Question

The range of the real valued function \( f(x) = \frac{x^2 + 2x - 15}{2x^2 + 13x + 15} \) is:

• A. \( R = \left\{ -5, -\frac{3}{2} \right\} \)
• B. \( R = \left\{ -5, -\frac{1}{2} \right\} \)
• C. \( R = \left\{ -\frac{8}{7}, \frac{2}{7} \right\} \)
• D. \( R = \left\{ -\frac{3}{2}, \frac{3}{7} \right\} \)

Hint:

For rational functions, finding the discriminant of the corresponding quadratic equation helps in determining the range of the function.

Answer 1

The Correct Option is C

We are given the function: \[ f(x) = \frac{x^2 + 2x - 15}{2x^2 + 13x + 15}. \] To find the range of this function, we need to analyze the expression and determine the possible values that \( f(x) \) can take.
Step 1: Let \( y = f(x) \), then: \[ y = \frac{x^2 + 2x - 15}{2x^2 + 13x + 15}. \] Multiply both sides by the denominator: \[ y \left( 2x^2 + 13x + 15 \right) = x^2 + 2x - 15. \] This expands to: \[ y \cdot 2x^2 + y \cdot 13x + y \cdot 15 = x^2 + 2x - 15. \] Rearrange the terms to bring everything to one side: \[ \left( 2y - 1 \right) x^2 + \left( 13y - 2 \right) x + \left( 15y + 15 \right) = 0. \] This is a quadratic equation in \( x \).
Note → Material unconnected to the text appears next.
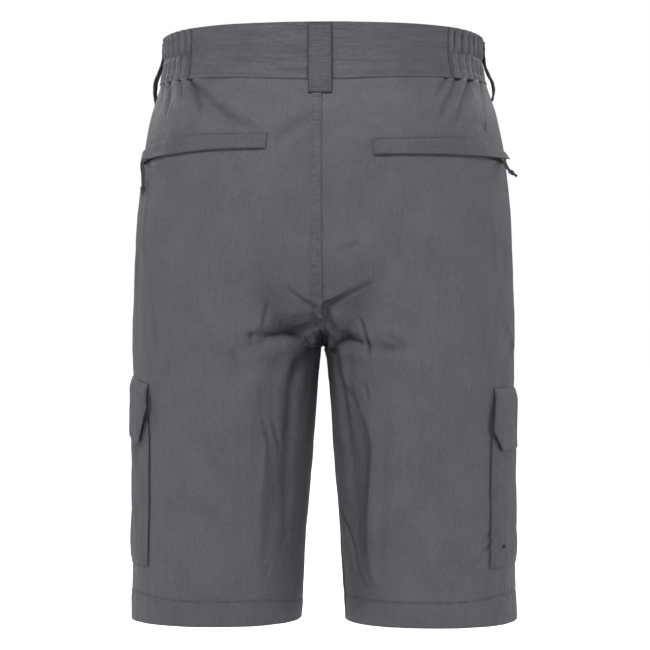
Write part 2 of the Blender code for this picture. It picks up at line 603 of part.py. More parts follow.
def main():
    for old in list(bpy.data.objects):
        bpy.data.objects.remove(old)
    shorts = bpy.data.collections.new("hiking_shorts")
    bpy.context.scene.collection.children.link(shorts)
    nylon = material("nylon", GREY, 0.62)
    tape = material("zip_tape", BLACK, 0.80)
    plastic = material("button_plastic", BLACK, 0.35)
    metal = material("zip_metal", BLACK, 0.40, 0.8)
    cord = material("pull_cord", DARK_GREY, 0.70)
    for side, label in ((LEFT, "left"), (RIGHT, "right")):
        panel("back_" + label, side, False, shorts, nylon)
        panel("front_" + label, side, True, shorts, nylon, columns=13)
        hand_pocket_cover("hand_pocket_cover_" + label, side, shorts, nylon)
        leg_zip("leg_zip_" + label, side, shorts, tape)
        zip_pull(side, label, shorts, metal, cord)
    waistband(shorts, nylon)
    belt_loops(shorts, nylon)
    pocket_cover("seat_pocket_cover_left", LEFT, LEFT_COVER, shorts, nylon)
    pocket_cover("seat_pocket_cover_right", RIGHT, RIGHT_COVER, shorts, nylon)
    for pocket in POCKETS:
        cargo_pocket(pocket, shorts, nylon)
        cargo_flap(pocket, shorts, nylon)
    fly(shorts, nylon, tape)
    button(shorts, plastic)


main()
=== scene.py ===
"""Knee-length hiking shorts in grey crinkle nylon, the upper part of zip-off trousers, filled out as if worn.

Metres, +Z up. The origin is the middle of the waist, the front faces -Y, and the wearer's left is +X. Heights
in the tables are measured up from the hem. A turn runs round half of the front or back: 0 at the side seam
and 1 at the middle seam or, on a leg, at the inseam. Past 1 it goes on over the middle to the other side.
"""

import itertools
import math
from collections import namedtuple
from functools import partial

import bmesh
import bpy
import numpy as np
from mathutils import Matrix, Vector


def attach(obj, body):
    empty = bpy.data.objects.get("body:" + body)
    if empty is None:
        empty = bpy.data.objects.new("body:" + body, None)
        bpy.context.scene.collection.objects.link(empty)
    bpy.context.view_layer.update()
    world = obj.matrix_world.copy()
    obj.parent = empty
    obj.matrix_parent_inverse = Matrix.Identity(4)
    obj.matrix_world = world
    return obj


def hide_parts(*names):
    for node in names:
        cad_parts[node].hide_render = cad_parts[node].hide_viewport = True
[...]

For real values of \( x \), the discriminant must be greater than or equal to zero.
Step 2: The discriminant \( \Delta \) of a quadratic equation \( ax^2 + bx + c = 0 \) is given by: \[ \Delta = b^2 - 4ac. \] In our case, \( a = 2y - 1 \), \( b = 13y - 2 \), and \( c = 15y + 15 \). Therefore: \[ \Delta = (13y - 2)^2 - 4 \cdot (2y - 1) \cdot (15y + 15). \] Simplify the discriminant expression: \[ \Delta = (169y^2 - 52y + 4) - 4 \cdot (2y - 1) \cdot (15y + 15). \] Now expand and simplify further: \[ \Delta = 169y^2 - 52y + 4 - 4 \left( (2y - 1)(15y + 15) \right). \] After simplifying this discriminant, we find that the discriminant must be non-negative for real values of \( x \). The discriminant analysis yields the range values for \( y \), specifically \( y = -\frac{8}{7} \) and \( y = \frac{2}{7} \). Thus, the range of the function is \( R = \left\{ -\frac{8}{7}, \frac{2}{7} \right\} \).